Mr Ryan carried out due diligence on the company and found it had a website, accounts and looked legitimate so completed the transfer. However, the company was not real.
The £13,000 he transferred in three separate instalments in October 2016, in fact, went into Beardall’s account. Subsequently around £3,700 was transferred to two people who have not been traced, £2,360 into another of the defendant’s accounts and the rest went to a firm.
Having realised he had been scammed, Mr Ryan alerted Action Fraud, which investigated and eventually caught up with Beardall midway through 2018, Mr Gilbert said.
The prosecutor told the court that around this time Beardall had narrowly avoided jail for a similar offence.
Another £13,000 had gone into his accounts as part of a scam, for which he was eventually charged. Beardall pleaded guilty and was given a nine-month suspended sentence in February 2018.
Judge Henry told the court he had been the judge in that case and noted Beardall committed the new offences while involved in those proceedings.
Beardall, of Harry Burrows Close, appeared on Tuesday having pleaded guilty to one charge of converting criminal property.
Before doing so he had asked for a Goodyear Indication – where a judge suggests what punishment he will give is there is a guilty plea – and when that request was refused, Beardall initially denied the offence and a trial date was set.
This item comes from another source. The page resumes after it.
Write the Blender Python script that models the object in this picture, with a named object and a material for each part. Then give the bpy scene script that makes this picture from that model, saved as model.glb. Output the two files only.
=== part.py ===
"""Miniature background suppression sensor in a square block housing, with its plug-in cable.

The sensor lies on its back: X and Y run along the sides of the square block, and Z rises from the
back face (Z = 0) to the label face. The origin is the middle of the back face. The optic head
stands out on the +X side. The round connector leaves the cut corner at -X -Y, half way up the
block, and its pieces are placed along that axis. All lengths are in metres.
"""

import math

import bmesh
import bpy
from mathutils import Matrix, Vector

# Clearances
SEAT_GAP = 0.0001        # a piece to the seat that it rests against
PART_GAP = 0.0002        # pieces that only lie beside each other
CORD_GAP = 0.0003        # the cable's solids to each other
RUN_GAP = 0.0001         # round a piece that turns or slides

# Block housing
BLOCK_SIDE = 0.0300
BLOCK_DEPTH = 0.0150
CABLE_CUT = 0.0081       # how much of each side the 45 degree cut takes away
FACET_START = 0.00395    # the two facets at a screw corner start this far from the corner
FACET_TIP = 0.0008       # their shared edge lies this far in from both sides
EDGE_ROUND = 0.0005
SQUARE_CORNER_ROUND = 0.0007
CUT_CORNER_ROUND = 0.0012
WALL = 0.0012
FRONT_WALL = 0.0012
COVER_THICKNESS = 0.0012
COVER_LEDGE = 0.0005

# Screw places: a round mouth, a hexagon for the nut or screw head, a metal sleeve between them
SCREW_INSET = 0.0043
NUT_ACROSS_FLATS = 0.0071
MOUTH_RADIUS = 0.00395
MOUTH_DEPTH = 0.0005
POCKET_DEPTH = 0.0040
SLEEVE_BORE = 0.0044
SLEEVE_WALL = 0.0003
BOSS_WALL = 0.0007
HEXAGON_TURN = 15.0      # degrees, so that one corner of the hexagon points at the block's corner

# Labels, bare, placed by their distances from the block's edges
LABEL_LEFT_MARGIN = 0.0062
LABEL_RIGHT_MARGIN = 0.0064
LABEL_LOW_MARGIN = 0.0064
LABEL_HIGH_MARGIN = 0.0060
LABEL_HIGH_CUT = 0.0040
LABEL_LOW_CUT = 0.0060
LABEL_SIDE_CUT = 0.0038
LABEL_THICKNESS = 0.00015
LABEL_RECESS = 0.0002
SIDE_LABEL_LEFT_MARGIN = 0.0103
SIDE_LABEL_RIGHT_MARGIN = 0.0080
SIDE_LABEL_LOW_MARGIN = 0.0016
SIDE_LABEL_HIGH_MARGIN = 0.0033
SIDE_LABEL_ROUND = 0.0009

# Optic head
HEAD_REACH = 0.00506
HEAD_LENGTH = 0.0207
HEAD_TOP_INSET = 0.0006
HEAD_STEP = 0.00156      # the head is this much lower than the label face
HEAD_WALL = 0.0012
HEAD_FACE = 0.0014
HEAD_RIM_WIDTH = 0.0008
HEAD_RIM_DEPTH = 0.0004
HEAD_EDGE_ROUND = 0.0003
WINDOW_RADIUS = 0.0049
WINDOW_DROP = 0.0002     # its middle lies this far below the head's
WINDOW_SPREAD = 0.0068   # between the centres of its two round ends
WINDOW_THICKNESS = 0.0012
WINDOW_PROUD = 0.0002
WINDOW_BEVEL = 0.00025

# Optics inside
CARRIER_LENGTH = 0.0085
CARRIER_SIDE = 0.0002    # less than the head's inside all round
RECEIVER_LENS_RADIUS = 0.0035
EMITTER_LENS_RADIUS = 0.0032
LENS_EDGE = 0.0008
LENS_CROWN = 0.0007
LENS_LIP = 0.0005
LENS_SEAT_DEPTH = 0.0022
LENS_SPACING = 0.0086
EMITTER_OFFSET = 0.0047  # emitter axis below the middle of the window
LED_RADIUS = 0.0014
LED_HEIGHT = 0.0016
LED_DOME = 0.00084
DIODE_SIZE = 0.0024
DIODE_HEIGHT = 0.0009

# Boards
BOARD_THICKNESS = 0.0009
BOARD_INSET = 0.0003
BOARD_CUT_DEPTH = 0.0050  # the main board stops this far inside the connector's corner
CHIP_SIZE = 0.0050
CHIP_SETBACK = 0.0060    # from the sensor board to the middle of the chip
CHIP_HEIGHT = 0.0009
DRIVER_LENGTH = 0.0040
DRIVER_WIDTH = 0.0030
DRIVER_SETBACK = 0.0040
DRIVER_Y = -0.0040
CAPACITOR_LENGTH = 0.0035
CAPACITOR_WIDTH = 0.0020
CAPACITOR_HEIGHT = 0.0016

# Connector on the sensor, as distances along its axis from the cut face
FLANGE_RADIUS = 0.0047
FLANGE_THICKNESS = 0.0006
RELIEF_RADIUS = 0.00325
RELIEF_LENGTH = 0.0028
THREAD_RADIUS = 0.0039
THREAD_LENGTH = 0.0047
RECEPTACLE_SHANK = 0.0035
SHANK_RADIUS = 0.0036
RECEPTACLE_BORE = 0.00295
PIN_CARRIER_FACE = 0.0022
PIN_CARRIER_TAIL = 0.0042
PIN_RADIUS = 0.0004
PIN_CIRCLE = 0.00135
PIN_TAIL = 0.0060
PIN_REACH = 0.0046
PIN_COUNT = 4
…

In court Judge Henry suggested Beardall’s denial was in the hope the prosecution might eventually drop the matter because a trial would be costly. It appeared that Beardall changed his plea to admit his guilt only when it became clear a trial would happen.
Defence barrister Richard Martin said his client had “buried his head in the sand” and made a “whopping mistake”. He had been working from home as a bookkeeper and providing clients with accountancy advice but was now on benefits, Mr Martin added.
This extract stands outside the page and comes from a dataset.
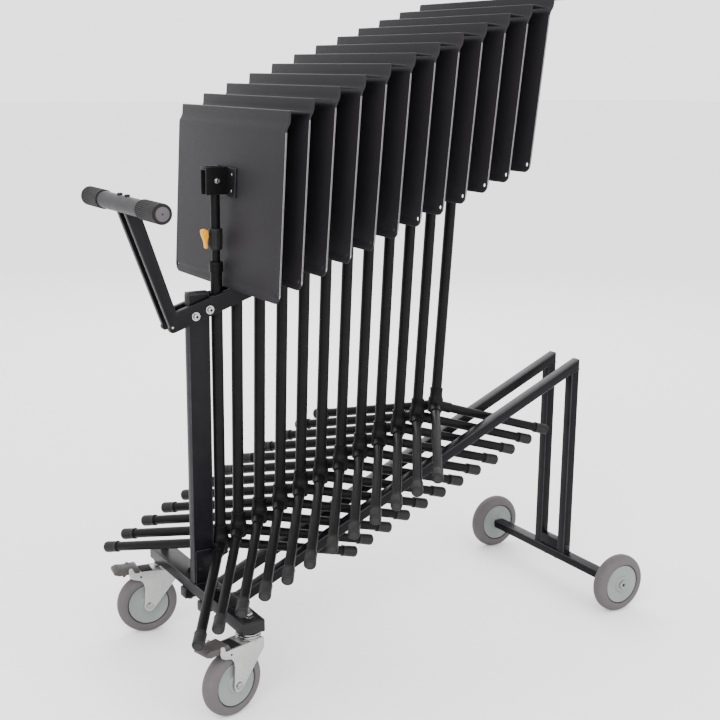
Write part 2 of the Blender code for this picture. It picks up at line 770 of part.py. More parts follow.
def add_stands(frame, paint, desk_paint, yellow):
    """All the stands, with the clutch lever of the first one."""
    base = base_mesh()
    riser = riser_mesh()
    desk = desk_mesh(DESK_BOTTOM_X, EAR_FRONT)
    first_desk = desk_mesh(FIRST_DESK_BOTTOM_X, FIRST_EAR_FRONT)
    pivot = (0, 0, TILT_PIN_Z)
    frames = stand_frames(frame)
    for number, place in enumerate(frames, 1):
        name = "stand_%02d" % number
        add_node(name + "_base", base.copy(), paint, place)
        add_node(name + "_riser", riser.copy(), paint, place)
        panel = first_desk if number == 1 else desk.copy()
        add_node(name + "_desk", panel, desk_paint, place, pivot)
    lever = prism("lever", LEVER_OUTLINE, "Y", -LEVER_HALF_WIDTH, LEVER_HALF_WIDTH)
    add_node("stand_01_lever", lever, yellow, frames[0], LEVER_PIVOT)


def build():
    """Build the whole model at rest."""
    clear_scene()
    frame = Matrix.Translation((-X_MIDDLE, 0, 0))
    paint = make_material("black_paint", (0.02, 0.02, 0.022), 0.0, 0.4)
    desk_paint = make_material("desk_powder", (0.055, 0.055, 0.06), 0.0, 0.65)
    rubber = make_material("grip_rubber", (0.12, 0.12, 0.12), 0.0, 0.75)
    tube = make_material("handle_grey", (0.22, 0.22, 0.22), 0.0, 0.45)
    steel = make_material("zinc_steel", (0.55, 0.55, 0.54), 1.0, 0.35)
    tyre = make_material("grey_tyre", (0.28, 0.27, 0.27), 0.0, 0.7)
    plastic = make_material("grey_plastic", (0.25, 0.23, 0.23), 0.0, 0.5)
    yellow = make_material("lever_yellow", (0.85, 0.42, 0.03), 0.0, 0.4)
    add_frame_parts(frame, paint, rubber, tube)
    add_rear_wheels(frame, tyre)
    add_casters(frame, steel, tyre, plastic)
    add_stands(frame, paint, desk_paint, yellow)


build()
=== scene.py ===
"""Trolley of nested orchestra stands: finished pieces and materials on the fixed frame."""

import json
import math

import bmesh
import bpy
from mathutils import Matrix, Vector


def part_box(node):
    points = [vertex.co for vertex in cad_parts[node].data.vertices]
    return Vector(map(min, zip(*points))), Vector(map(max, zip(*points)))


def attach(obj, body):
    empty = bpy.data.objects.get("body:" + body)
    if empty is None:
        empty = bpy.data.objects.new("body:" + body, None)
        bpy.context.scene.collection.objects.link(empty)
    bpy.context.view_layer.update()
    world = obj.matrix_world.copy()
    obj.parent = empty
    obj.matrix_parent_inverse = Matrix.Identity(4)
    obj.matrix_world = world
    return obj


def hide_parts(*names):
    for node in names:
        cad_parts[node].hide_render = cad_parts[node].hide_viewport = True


bl_info = {
    "name": "Stand Trolley Finisher",
    "version": (1, 0, 0),
    "blender": (4, 5, 0),
    "location": "View3D > Sidebar > Stand Trolley",
    "description": "Builds the finished pieces of a trolley loaded with orchestra stands",
    "category": "Object",
}

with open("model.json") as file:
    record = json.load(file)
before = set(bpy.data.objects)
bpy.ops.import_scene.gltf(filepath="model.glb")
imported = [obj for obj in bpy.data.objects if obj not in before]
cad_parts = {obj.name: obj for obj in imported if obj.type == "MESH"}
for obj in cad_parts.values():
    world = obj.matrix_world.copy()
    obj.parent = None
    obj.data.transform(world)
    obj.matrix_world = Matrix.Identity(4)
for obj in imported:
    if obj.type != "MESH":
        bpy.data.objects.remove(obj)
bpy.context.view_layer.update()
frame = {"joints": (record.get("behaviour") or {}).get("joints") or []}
JOINTS = {joint["name"]: joint for joint in frame["joints"]}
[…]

Beardall was in ill-health and required carers, he said, pointing out this would make things very difficult for prison services if he were to go down.
Prior to sentencing Beardall, Judge Henry noted the defendant had been ordered to pay only £1 in compensation in regards to his previous laundering offending.
Yet in a pre-sentence report Barry Beardall said he “recently” inherited £25,000 and the judge wondered where that had come from and if it had been declared – adding the previous confiscation proceedings could be reopened and some of the inheritance money used to pay back more.
But Mr Martin said his client had spent all but £2,500 of it – which had already been earmarked for work to create a wheelchair ramp to his bungalow.
“In my judgement you thoroughly deserve a custodial sentence,” Judge Henry told Beardall. “But the question I have to ask myself is, were I to do so, whether it would be disproportionate.”
Calling Beardall “thoroughly manipulative”, the judge said sending him down would have “an enormous disruption on the prison service”, and instead gave him a 12-month prison term, suspended for two years.
He ordered the defendant pay Mr Ryan £2,500 compensation and urged the Crown Prosecution Service to revisit the previous confiscation order.